The Association of Testing and Risk
There are three types of software risk:
- Product risk– A product risk is a chance that the product fails in relation to the expected outcome. These types of risks are related to the product definition, the product complexity, the lack of stability of requirements, and the potential defect-proneness of the concerned technology that can fail meeting requirements. Product risk is indeed the major part of concern of the tester.
- Process risk– process risk is the potential loss resulting from an improper execution of processes and procedures in conducting a Financial Institution’s day-to-day operations. These risks relate primarily to the internal aspects of the project including- its planning and scrutinizing. Generally, risks in this area involve the testers underestimating the complexity of the project and therefore not putting in the effort or expertise needed. The project’s internal management including efficient planning, controlling, and progress monitoring is the project management concern.
- Project risk– A project risk is an uncertain event that may or may not occur during a project. Contrary to our everyday idea of what “risk” means, a project risk could have either a negative or a positive effect on progress towards project objectives Such types of risk are related to the context of the concerned project as a whole.

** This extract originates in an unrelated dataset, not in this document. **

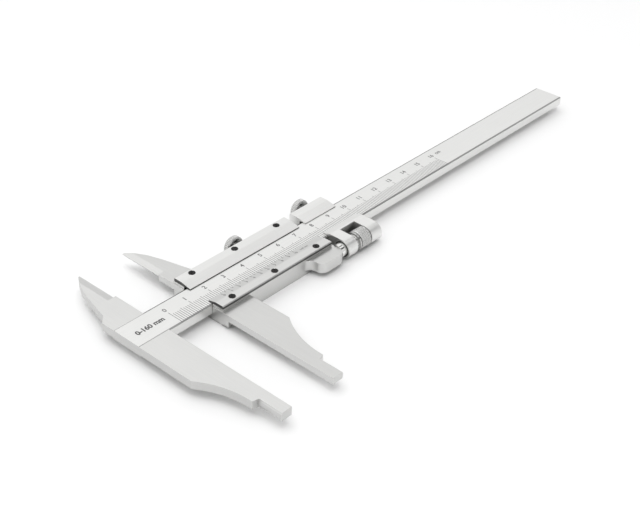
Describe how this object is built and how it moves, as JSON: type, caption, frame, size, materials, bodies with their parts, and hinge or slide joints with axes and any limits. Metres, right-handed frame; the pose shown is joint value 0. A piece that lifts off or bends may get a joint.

The purpose of structured test methodologies tailored to the development activities in risk-based testing is to reduce risk by detecting faults in project deliverables as early as possible. Finding faults early, rather than late, in a project reduces the reworking necessary, costs, and amount of time lost.
Risk-based Testing Strategy
Risk-based testing – Objectives
- To issue relevant evidence showing that all the business advantages required from the systems can be achieved.
- To give relevant data about the potential risks involved in the release (as well as use) of the concerned system undergoing the test.
- To find defects in the software products (software as well as documentation) to make necessary corrections.
- To highlight and build the impression that the stated (as well as unstated) needs have been successfully met.
Risk-based test process – Stages
Stage 1: Risk Identification
Risk Identification is the activity that examines each element of the program to identify associated root causes that can cause These are derived from existing checklists of failure modes (most commonly) and generic risk lists that can be used to seed the discussions in a risk workshop. Developers, users, technical support staff, and testers are probably best placed to generate the initial list of failure modes. The tester should compile the inventory of risks from practitioners and input schedule the risk workshop, and copy the risk inventory to the attendees. Ensuring that adequate and timely risk identification is performed is the responsibility of the test manager or product owner is the first participant in the project.
Stage 2: Risk Analysis
Define levels of uncertainty. Once you have identified the potential sources of risk, the next step is to understand how much uncertainty surrounds each one. At this stage, the risk workshop is convened. This should involve application architecture from the business, development, technical support, and testing communities. The workshop should involve some more senior managers who can see the bigger picture. Ideally, the project manager, development manager, and business manager should be present.
Stage 3: Risk Response
The risk response planning involves determining ways to reduce or eliminate any threats to the project, and also the opportunities to increase their impact. When the candidate risks have been agreed on and the workshop is over, the tester takes each risk in turn and considers whether it is testable. If possible, the tester then specifies a test activity or technique that should meet the test objective. Typical techniques include requirements or design reviews, inspections or static analysis of code or components, or integration, system, or acceptance tests.
Stage 4: Test Scoping
A test scope shows the software testing teams the exact paths they need to cover while performing their application testing operations Scoping the test process is the review activity that requires the involvement of all stakeholders. At this point, the major decisions about what is in and out of scope for testing are made; it is, therefore, essential that the staff in the meeting have the authority to make these decisions on behalf of the business, the project management, and technical support.
Stage 5: Test Process
The process of evaluating a product by learning about it through experiencing, exploring, and experimenting, includes to some degree: questioning, study, modeling, observation, inference, etc. At this point, the scope of the testing has been agreed on, with test objectives, responsibilities, and stages in the overall project plan decided. It is now possible to compile the test objectives, assumptions, dependencies, and estimates for each test stage and publish a definition for each stage in the test process.
When done effectively, risk-based assessment and testing can quickly deliver important outcomes for an organization. Because skilled specialists assess risk at each stage of delivery, the quality of deliverables starts with the requirements.